--- begin ---

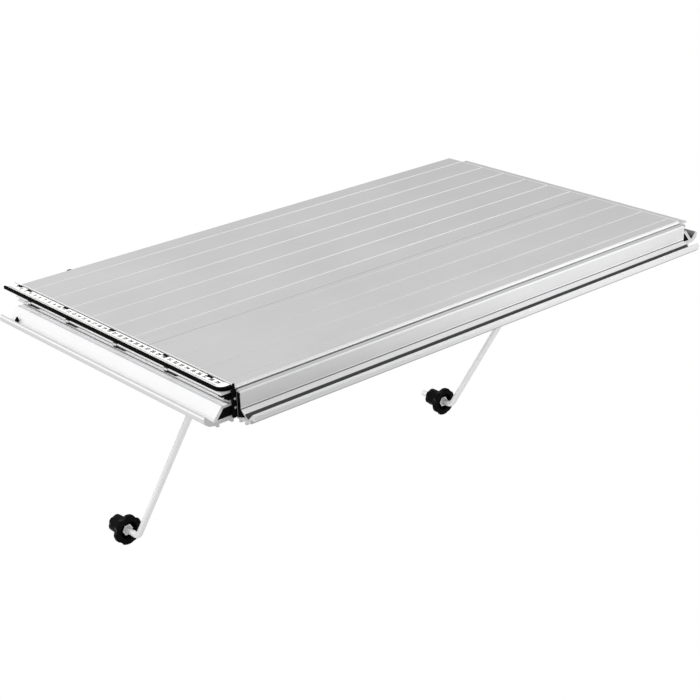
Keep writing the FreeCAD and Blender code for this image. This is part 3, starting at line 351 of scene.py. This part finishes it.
# Each pair below is where a tone starts and where it is full
END_HIGHLIGHT = (343.5 * MM, 344.1 * MM)
NOSE_HIGHLIGHT = (-399.2 * MM, -399.8 * MM)
REAR_PLANK = (-255.5 * MM, -254.5 * MM)
BAND_FRONT = (-1.4 * MM, -1.2 * MM)
BAND_REAR = (1.3 * MM, 1.1 * MM)


def groove_share(tree):
    """How strong the painted highlight along the grooves is: more on the rear plank and towards the right.
    """
    across = tree.axis("X")
    behind = tree.step(tree.axis("Y"), *REAR_PLANK)
    in_front = tree.spread(across, low=0.1, high=0.48, from_low=-250 * MM, from_high=150 * MM)
    in_rear = tree.spread(across, low=0.42, high=0.85, from_low=-300 * MM, from_high=100 * MM)
    return tree.maths("ADD", in_front, tree.product(behind, tree.maths("SUBTRACT", in_rear, in_front)))


def groove_bands(tree):
    """1 in each groove and on its shoulders, from one end of the deck to the other."""
    from_start = tree.maths("ADD", tree.axis("Y"), GROOVE_SPACING / 2 - FIRST_GROOVE)
    turns = tree.maths("FRACT", tree.maths("DIVIDE", from_start, GROOVE_SPACING), 0.0)
    offset = tree.product(tree.maths("SUBTRACT", turns, 0.5), GROOVE_SPACING)
    band = tree.product(tree.step(offset, *BAND_FRONT), tree.step(offset, *BAND_REAR))
    return tree.product(tree.within(**GROOVED_TOP), band)


def tone_deck(tree):
    """The deck: painted highlights on the plank ends, on the nose and along the grooves, a painted glint on
    the nose's edge and painted shade at the seam between the planks.
    """
    from_middle = tree.maths("ABSOLUTE", tree.axis("X"), 0.0)
    # Painted highlights on the plank ends and on the nose's front
    tree.tint("painted highlight, plank ends", tree.step(from_middle, *END_HIGHLIGHT), grey(0.94))
    tree.tint("nose", tree.step(tree.axis("Y"), *NOSE_HIGHLIGHT), grey(0.76))
    # Painted glint along the nose's edge and painted shade at the seam
    tree.paint({
        "painted glint, nose edge": (grey(0.97), {"Y": (-403.0, -401.6), "Z": (22.4, 23.6)}),
        "painted shade, seam": (grey(0.40), {"Y": (-255.4, -254.7), "Z": (24.3, HIGH)}),
    })
    # Painted highlight along the grooves, stronger on the rear plank and towards the right
    tree.tint("grooves", tree.product(groove_bands(tree), groove_share(tree)), grey(0.95))


def tone_clips(tree):
    """The clips: black below and above the face of the rail's shelf, with a painted highlight where they
    cross it.
    """
    tree.paint({
        "foot": (grey(0.004), {"Z": (10.0, 18.5)}),
        "tab": (grey(0.004), {"Z": (21.2, 30.0)}),
    })


tone_front_rail(finishes["front_metal"])
tone_side_rails(finishes["side_metal"])
tone_deck(finishes["deck"])
tone_clips(finishes["clip"])

for finish, names in NODES_OF_FINISH.items():
    for name in names:
        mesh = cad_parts[name].data
        mesh.materials.clear()
        mesh.materials.append(finishes[finish].material)


# Pieces made here


def new_piece(name, build, finish, body):
    """A mesh piece filled by build(shape), with its finish and its body."""
    mesh = bpy.data.meshes.new(name)
    shape = bmesh.new()
    build(shape)
    shape.to_mesh(mesh)
    shape.free()
    mesh.materials.append(finishes[finish].material)
    piece = bpy.data.objects.new(name, mesh)
    bpy.context.scene.collection.objects.link(piece)
    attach(piece, body)


def block(shape, low, high):
    """A plain block between two corners."""
    middle = [(a + b) / 2 for a, b in zip(low, high)]
    size = [b - a for a, b in zip(low, high)]
    matrix = Matrix.Translation(middle) @ Matrix.Diagonal((*size, 1.0))
    bmesh.ops.create_cube(shape, size=1.0, matrix=matrix)


# The ruler's millimetre lines and centimetre numbers, printed on its scale

SCALE_LOW, SCALE_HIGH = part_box("ruler_scale")
DECK_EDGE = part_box("front_plank")[0].x
INK_THICKNESS = 0.04 * MM
FIRST_MARK_INSET = 4 * MM
LAST_LINE = 395
LAST_NUMBER = 39
CENTIMETRE = 10
LINE_WIDTH = 0.32 * MM
LINE_INSET = 0.5 * MM
LONG_LINE, MIDDLE_LINE, SHORT_LINE = 3.4 * MM, 2.9 * MM, 2.2 * MM
EDGE_LINE_WIDTH = 0.9 * MM
EDGE_LINE_INSET = 0.1 * MM
EDGE_LINE_NEAR_INSET, EDGE_LINE_FAR_INSET = 8 * MM, 1 * MM
NUMBER_HEIGHT = 6.0 * MM
NUMBER_BOLDNESS = 0.32 * MM
NUMBER_INSET = 7.2 * MM
NUMBER_CURVE_STEPS = 2


def mark_place(millimetres):
    """Where a mark stands along the ruler, counted from the far end."""
    return SCALE_HIGH.y - FIRST_MARK_INSET - millimetres * MM


def line_length(millimetres):
    """Long at each centimetre, shorter halfway between two, and shortest elsewhere."""
    if millimetres % CENTIMETRE == 0:
        return LONG_LINE
    if millimetres % (CENTIMETRE // 2) == 0:
        return MIDDLE_LINE
    return SHORT_LINE


def ruler_lines(shape):
    """A line for each millimetre, and one long line beside the deck."""
    bottom, top = SCALE_HIGH.z, SCALE_HIGH.z + INK_THICKNESS
    outer = SCALE_LOW.x + LINE_INSET
    half = LINE_WIDTH / 2
    for millimetres in range(1, LAST_LINE + 1):
        y = mark_place(millimetres)
        block(shape, (outer, y - half, bottom), (outer + line_length(millimetres), y + half, top))
    edge = SCALE_HIGH.x - EDGE_LINE_INSET
    near, far = SCALE_LOW.y + EDGE_LINE_NEAR_INSET, SCALE_HIGH.y - EDGE_LINE_FAR_INSET
    block(shape, (edge - EDGE_LINE_WIDTH, near, bottom), (edge, far, top))


def number_text(number):
    """A plain number as a text object, still at the origin."""
    curve = bpy.data.curves.new("number", "FONT")
    curve.body = str(number)
    curve.size = NUMBER_HEIGHT
    curve.offset = NUMBER_BOLDNESS
    curve.align_x = "CENTER"
    curve.align_y = "CENTER"
    curve.extrude = INK_THICKNESS / 2
    curve.resolution_u = NUMBER_CURVE_STEPS
    text = bpy.data.objects.new("number", curve)
    bpy.context.scene.collection.objects.link(text)
    return text


def ruler_numbers(shape):
    """Numbers that read from the ruler's own side, one every 10 mm, joined into one piece."""
    texts = {number: number_text(number) for number in range(1, LAST_NUMBER + 1)}
    bpy.context.view_layer.update()
    turned = Matrix.Rotation(math.radians(-90), 4, "Z")
    x, z = DECK_EDGE - NUMBER_INSET, SCALE_HIGH.z + INK_THICKNESS / 2
    for number, text in texts.items():
        place = (x, mark_place(number * CENTIMETRE), z)
        mesh = bpy.data.meshes.new_from_object(text)
        mesh.transform(Matrix.Translation(place) @ turned)
        shape.from_mesh(mesh)
        bpy.data.meshes.remove(mesh)
        bpy.data.objects.remove(text)


new_piece("ruler_lines", ruler_lines, "ink", "ruler")
new_piece("ruler_numbers", ruler_numbers, "ink", "ruler")


# A small black stop in the left rail's trough, near its far end, in millimetres

STOP_SECTION = ((-373.4, -5.4), (-370.6, -2.1), (-371.9, 1.9), (-375.4, -2.0))
STOP_NEAR, STOP_FAR = -33.5, -31.0
STOP_BEVEL, STOP_BEVEL_STEPS = 0.2, 2


def trough_stop(shape):
    """A wedge with softened edges: the section at its near and its far end, joined by four sides."""
    near, far = (
        [shape.verts.new((x * MM, y * MM, z * MM)) for x, z in STOP_SECTION]
        for y in (STOP_NEAR, STOP_FAR)
    )
    shape.faces.new(near)
    shape.faces.new(reversed(far))
    for index, start in enumerate(near):
        after = (index + 1) % len(STOP_SECTION)
        shape.faces.new((start, far[index], far[after], near[after]))
    bmesh.ops.recalc_face_normals(shape, faces=shape.faces)
    bmesh.ops.bevel(shape, geom=list(shape.edges), offset=STOP_BEVEL * MM, segments=STOP_BEVEL_STEPS,
                    affect="EDGES")


new_piece("trough_stop", trough_stop, "cap", "table")


# Stage: a floor and a room that are plain white to the camera, and grey or shaded to every other ray

FLOOR_HALF_SIZE = 30.0
FLOOR_HEIGHT = -2.0
FLOOR_DARK, FLOOR_LIGHT = (0.70, 0.70, 0.70), (0.74, 0.74, 0.74)
FLOOR_CLOUD = 0.8
FLOOR_ROUGHNESS = 0.9
# Sockets of the mix node that blends two shaders
SHADER_FIRST, SHADER_SECOND = 1, 2


def floor_paint():
    """Matt paint with slow clouds, and plain white where the camera looks straight at it."""
    tree = Tree("floor_paint")
    clouds = tree.spread(tree.noise(FLOOR_CLOUD), 0.0, 1.0)
    tree.link(tree.mixed(clouds, FLOOR_DARK, FLOOR_LIGHT), tree.surface.inputs["Base Color"])
    tree.surface.inputs["Roughness"].default_value = FLOOR_ROUGHNESS
    glow = tree.nodes.new("ShaderNodeEmission")
    glow.inputs["Color"].default_value = WHITE
    blend = tree.nodes.new("ShaderNodeMixShader")
    tree.link(tree.nodes.new("ShaderNodeLightPath").outputs["Is Camera Ray"], blend.inputs["Fac"])
    tree.link(tree.surface.outputs["BSDF"], blend.inputs[SHADER_FIRST])
    tree.link(glow.outputs["Emission"], blend.inputs[SHADER_SECOND])
    tree.link(blend.outputs["Shader"], tree.nodes["Material Output"].inputs["Surface"])
    return tree.material


def add_floor():
    """A wide floor far below the part, so that a view from below still sees the part."""
    mesh = bpy.data.meshes.new("floor")
    shape = bmesh.new()
    bmesh.ops.create_grid(shape, x_segments=2, y_segments=2, size=FLOOR_HALF_SIZE)
    shape.to_mesh(mesh)
    shape.free()
    floor = bpy.data.objects.new("floor", mesh)
    bpy.context.scene.collection.objects.link(floor)
    floor.location = (0, 0, FLOOR_HEIGHT)
    mesh.materials.append(floor_paint())


def light_room(direction, low, high):
    """Light from all round, which grows softly from low to high towards one direction."""
    world = bpy.data.worlds.new("studio")
    bpy.context.scene.world = world
    world.use_nodes = True
    nodes, links = world.node_tree.nodes, world.node_tree.links
    nodes["Background"].inputs["Color"].default_value = WHITE
    place = nodes.new("ShaderNodeTexCoord").outputs["Generated"]
    towards = nodes.new("ShaderNodeVectorMath")
    towards.operation = "DOT_PRODUCT"
    towards.inputs[1].default_value = Vector(direction).normalized()
    links.new(place, towards.inputs[0])
    ramp = nodes.new("ShaderNodeMapRange")
    ramp.interpolation_type = "SMOOTHSTEP"
    ramp.inputs["From Min"].default_value = -1.0
    ramp.inputs["From Max"].default_value = 1.0
    ramp.inputs["To Min"].default_value = low
    ramp.inputs["To Max"].default_value = high
    links.new(towards.outputs["Value"], ramp.inputs["Value"])
    seen = nodes.new("ShaderNodeMix")
    links.new(nodes.new("ShaderNodeLightPath").outputs["Is Camera Ray"], seen.inputs["Factor"])
    links.new(ramp.outputs["Result"], seen.inputs["A"])
    seen.inputs["B"].default_value = 1.0
    links.new(seen.outputs["Result"], nodes["Background"].inputs["Strength"])


def area_light(name, place, target, size, power):
    """A soft square lamp that shows neither to the camera nor in reflections."""
    light = bpy.data.lights.new(name, "AREA")
    light.shape = "SQUARE"
    light.size = size
    light.energy = power
    lamp = bpy.data.objects.new(name, light)
    bpy.context.scene.collection.objects.link(lamp)
    lamp.location = place
    lamp.rotation_euler = (Vector(target) - Vector(place)).to_track_quat("-Z", "Y").to_euler()
    lamp.visible_camera = False
    lamp.visible_glossy = False


add_floor()
light_room(direction=(-0.6, -0.05, 0.75), low=0.12, high=0.92)
area_light("key_light", place=(-1.6, 0.6, 1.7), target=(0, -0.2, 0), size=2.6, power=60)
area_light("fill_light", place=(0.2, -0.85, 0.1), target=(0.2, -0.4, 0), size=0.4, power=2.7)
bpy.context.scene.view_settings.view_transform = "Standard"


# Camera, fitted to the photograph

CAMERA_PLACE = (-1.2177, -1.5920, 0.6848)
ELEVATION, AZIMUTH, ROLL = (math.radians(angle) for angle in (23.04, 49.34, -1.91))
FOCAL_PIXELS = 1647.9
PHOTO_PIXELS = 700
SENSOR_WIDTH = 36.0
NEAREST, FARTHEST = 0.05, 100


def add_camera():
    """A camera that looks down by the elevation, towards the azimuth from +X, and is turned by the roll."""
    data = bpy.data.cameras.new("camera")
    camera = bpy.data.objects.new("camera", data)
    bpy.context.scene.collection.objects.link(camera)
    bpy.context.scene.camera = camera
    data.sensor_width = SENSOR_WIDTH
    data.lens = FOCAL_PIXELS / PHOTO_PIXELS * SENSOR_WIDTH
    data.clip_start = NEAREST
    data.clip_end = FARTHEST
    forward = Vector((
        math.cos(ELEVATION) * math.cos(AZIMUTH),
        math.cos(ELEVATION) * math.sin(AZIMUTH),
        -math.sin(ELEVATION),
    ))
    level = Vector((math.sin(AZIMUTH), -math.cos(AZIMUTH), 0))
    upward = level.cross(forward)
    right = level * math.cos(ROLL) + upward * math.sin(ROLL)
    up = upward * math.cos(ROLL) - level * math.sin(ROLL)
    turn = Matrix((right, up, -forward)).transposed().to_4x4()
    camera.matrix_world = Matrix.Translation(CAMERA_PLACE) @ turn


add_camera()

--- end ---

Set down the lines above as they stand, starting with the first line and ending with the line that contains "BAND_REAR = (1.3 * MM, 1.1 * MM)".

* _The answer_
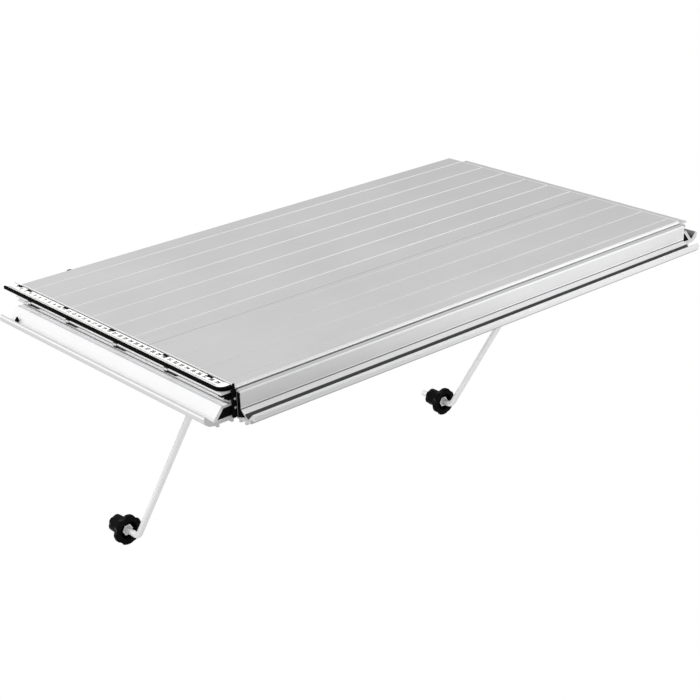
Keep writing the FreeCAD and Blender code for this image. This is part 3, starting at line 351 of scene.py. This part finishes it.
# Each pair below is where a tone starts and where it is full
END_HIGHLIGHT = (343.5 * MM, 344.1 * MM)
NOSE_HIGHLIGHT = (-399.2 * MM, -399.8 * MM)
REAR_PLANK = (-255.5 * MM, -254.5 * MM)
BAND_FRONT = (-1.4 * MM, -1.2 * MM)
BAND_REAR = (1.3 * MM, 1.1 * MM)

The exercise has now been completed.